SUPPLIED ENTRIES:
## Start

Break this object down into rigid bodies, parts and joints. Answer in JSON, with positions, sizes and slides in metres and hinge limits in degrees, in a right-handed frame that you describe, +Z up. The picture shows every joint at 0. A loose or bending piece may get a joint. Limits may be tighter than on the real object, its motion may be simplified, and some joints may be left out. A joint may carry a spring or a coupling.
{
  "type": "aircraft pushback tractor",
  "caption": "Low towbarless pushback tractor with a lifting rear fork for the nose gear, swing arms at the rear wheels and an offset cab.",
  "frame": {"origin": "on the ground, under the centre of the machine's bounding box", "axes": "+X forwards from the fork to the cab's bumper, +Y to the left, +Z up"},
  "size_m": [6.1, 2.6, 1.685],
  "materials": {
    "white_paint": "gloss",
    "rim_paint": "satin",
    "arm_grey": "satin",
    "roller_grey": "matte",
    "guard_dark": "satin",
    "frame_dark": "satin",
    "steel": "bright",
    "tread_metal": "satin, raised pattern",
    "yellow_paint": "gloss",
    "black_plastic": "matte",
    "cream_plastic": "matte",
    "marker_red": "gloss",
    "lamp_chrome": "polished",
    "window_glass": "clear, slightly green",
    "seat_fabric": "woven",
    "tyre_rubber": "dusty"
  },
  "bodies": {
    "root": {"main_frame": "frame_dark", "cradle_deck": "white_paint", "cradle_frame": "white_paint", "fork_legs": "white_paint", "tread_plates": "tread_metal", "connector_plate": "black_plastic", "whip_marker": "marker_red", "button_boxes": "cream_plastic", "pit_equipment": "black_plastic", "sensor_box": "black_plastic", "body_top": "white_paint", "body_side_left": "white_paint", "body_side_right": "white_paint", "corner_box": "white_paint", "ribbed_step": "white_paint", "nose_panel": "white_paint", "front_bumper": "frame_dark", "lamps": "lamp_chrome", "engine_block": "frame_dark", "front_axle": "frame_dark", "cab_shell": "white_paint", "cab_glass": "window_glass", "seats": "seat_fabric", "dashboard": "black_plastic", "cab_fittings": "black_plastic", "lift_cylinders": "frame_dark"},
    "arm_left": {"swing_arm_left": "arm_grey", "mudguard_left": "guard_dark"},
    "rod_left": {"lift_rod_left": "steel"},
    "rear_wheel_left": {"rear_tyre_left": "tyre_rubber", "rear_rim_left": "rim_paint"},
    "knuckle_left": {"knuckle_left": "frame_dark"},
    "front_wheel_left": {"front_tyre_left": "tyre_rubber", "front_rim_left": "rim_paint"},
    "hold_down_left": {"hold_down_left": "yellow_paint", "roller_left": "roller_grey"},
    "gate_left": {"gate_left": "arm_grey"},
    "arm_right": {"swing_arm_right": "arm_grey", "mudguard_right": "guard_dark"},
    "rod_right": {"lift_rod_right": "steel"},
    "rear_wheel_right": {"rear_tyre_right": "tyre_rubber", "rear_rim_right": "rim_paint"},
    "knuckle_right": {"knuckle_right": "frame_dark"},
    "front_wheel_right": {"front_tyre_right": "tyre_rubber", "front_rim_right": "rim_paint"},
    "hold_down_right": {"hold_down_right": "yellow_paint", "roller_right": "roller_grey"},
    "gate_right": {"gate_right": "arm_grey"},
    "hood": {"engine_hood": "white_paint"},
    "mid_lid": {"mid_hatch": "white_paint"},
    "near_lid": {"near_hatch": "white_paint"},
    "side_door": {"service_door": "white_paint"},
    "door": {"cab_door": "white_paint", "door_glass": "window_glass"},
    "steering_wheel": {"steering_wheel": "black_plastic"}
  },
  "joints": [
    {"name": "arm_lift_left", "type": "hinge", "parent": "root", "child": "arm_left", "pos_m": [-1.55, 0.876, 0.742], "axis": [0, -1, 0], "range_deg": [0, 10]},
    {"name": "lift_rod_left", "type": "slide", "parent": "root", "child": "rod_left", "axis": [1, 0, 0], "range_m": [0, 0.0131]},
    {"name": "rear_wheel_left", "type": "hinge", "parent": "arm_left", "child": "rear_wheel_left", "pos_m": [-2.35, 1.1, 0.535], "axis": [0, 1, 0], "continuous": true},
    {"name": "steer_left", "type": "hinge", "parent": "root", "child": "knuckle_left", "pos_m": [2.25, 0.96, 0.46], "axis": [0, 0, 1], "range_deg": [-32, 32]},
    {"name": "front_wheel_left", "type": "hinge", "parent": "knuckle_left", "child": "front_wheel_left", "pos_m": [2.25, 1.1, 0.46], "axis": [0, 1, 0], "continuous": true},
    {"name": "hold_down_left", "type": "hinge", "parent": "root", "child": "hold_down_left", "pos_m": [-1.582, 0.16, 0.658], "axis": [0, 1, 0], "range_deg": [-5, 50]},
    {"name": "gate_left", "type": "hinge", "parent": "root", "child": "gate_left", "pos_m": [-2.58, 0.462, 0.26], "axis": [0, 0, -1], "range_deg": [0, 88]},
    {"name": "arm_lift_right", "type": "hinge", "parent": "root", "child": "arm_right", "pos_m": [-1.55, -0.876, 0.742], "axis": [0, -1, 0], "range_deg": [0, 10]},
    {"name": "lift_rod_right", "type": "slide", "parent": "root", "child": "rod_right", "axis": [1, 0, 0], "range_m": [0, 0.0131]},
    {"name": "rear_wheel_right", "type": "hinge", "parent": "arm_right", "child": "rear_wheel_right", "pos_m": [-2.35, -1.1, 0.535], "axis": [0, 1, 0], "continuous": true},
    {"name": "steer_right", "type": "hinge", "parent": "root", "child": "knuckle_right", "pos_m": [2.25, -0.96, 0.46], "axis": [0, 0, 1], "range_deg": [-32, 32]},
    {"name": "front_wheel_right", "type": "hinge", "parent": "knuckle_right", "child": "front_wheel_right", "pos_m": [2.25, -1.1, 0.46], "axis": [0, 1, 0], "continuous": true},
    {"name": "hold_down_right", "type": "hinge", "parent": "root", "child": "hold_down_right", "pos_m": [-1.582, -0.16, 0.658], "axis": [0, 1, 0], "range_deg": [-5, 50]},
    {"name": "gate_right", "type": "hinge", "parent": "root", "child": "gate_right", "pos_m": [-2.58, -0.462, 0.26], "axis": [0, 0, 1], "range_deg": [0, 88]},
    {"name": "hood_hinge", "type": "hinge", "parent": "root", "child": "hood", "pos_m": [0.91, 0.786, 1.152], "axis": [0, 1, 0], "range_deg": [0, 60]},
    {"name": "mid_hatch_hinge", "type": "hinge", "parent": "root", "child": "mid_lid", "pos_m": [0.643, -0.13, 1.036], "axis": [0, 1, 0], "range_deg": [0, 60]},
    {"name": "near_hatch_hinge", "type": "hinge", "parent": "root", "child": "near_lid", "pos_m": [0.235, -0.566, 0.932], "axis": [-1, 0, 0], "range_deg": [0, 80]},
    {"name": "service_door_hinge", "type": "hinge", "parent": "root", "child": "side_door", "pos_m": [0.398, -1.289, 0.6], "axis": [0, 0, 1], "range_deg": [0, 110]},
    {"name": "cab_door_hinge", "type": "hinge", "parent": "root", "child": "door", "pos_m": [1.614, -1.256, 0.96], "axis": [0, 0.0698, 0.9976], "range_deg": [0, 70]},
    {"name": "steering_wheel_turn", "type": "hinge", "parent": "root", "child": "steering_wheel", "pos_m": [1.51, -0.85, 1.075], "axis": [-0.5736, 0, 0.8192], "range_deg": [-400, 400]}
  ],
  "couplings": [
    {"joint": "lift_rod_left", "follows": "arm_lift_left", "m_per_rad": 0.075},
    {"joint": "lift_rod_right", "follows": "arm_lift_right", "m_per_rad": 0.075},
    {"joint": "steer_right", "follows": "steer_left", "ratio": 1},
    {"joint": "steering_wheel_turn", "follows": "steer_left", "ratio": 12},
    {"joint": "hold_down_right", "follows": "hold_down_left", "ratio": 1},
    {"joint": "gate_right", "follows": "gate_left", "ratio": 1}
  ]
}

## End
## Start

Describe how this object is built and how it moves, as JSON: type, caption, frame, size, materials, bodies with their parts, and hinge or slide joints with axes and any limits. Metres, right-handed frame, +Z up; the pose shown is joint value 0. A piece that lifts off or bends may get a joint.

## End
## Start

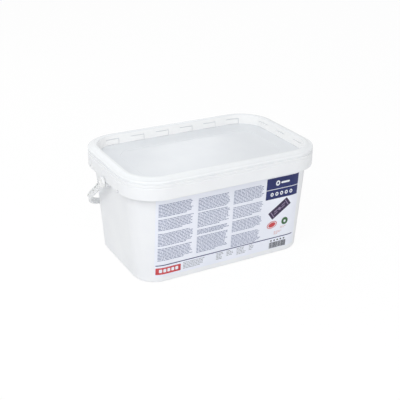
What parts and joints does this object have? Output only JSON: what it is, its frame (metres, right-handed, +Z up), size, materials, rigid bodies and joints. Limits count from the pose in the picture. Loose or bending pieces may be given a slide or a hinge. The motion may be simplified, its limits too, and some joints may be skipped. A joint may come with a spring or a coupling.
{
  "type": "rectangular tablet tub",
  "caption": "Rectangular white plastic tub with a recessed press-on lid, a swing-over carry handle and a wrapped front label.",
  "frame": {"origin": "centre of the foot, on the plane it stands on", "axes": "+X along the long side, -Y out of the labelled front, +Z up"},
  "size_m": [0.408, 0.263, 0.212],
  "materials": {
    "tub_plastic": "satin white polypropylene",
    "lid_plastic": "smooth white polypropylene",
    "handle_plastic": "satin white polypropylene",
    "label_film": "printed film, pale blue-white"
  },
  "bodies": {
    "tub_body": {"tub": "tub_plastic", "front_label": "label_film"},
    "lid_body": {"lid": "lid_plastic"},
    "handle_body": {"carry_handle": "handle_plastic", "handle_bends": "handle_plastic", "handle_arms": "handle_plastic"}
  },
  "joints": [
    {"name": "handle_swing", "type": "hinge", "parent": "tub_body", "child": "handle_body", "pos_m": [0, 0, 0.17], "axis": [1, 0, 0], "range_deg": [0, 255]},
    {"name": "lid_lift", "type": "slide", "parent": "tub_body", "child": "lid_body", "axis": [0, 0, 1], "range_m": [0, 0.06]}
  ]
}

## End

WORK TO COMPLETE:
The records are above. How many lines in them contain the word "pose"? Give the number alone.

WRITTEN REPLY:
2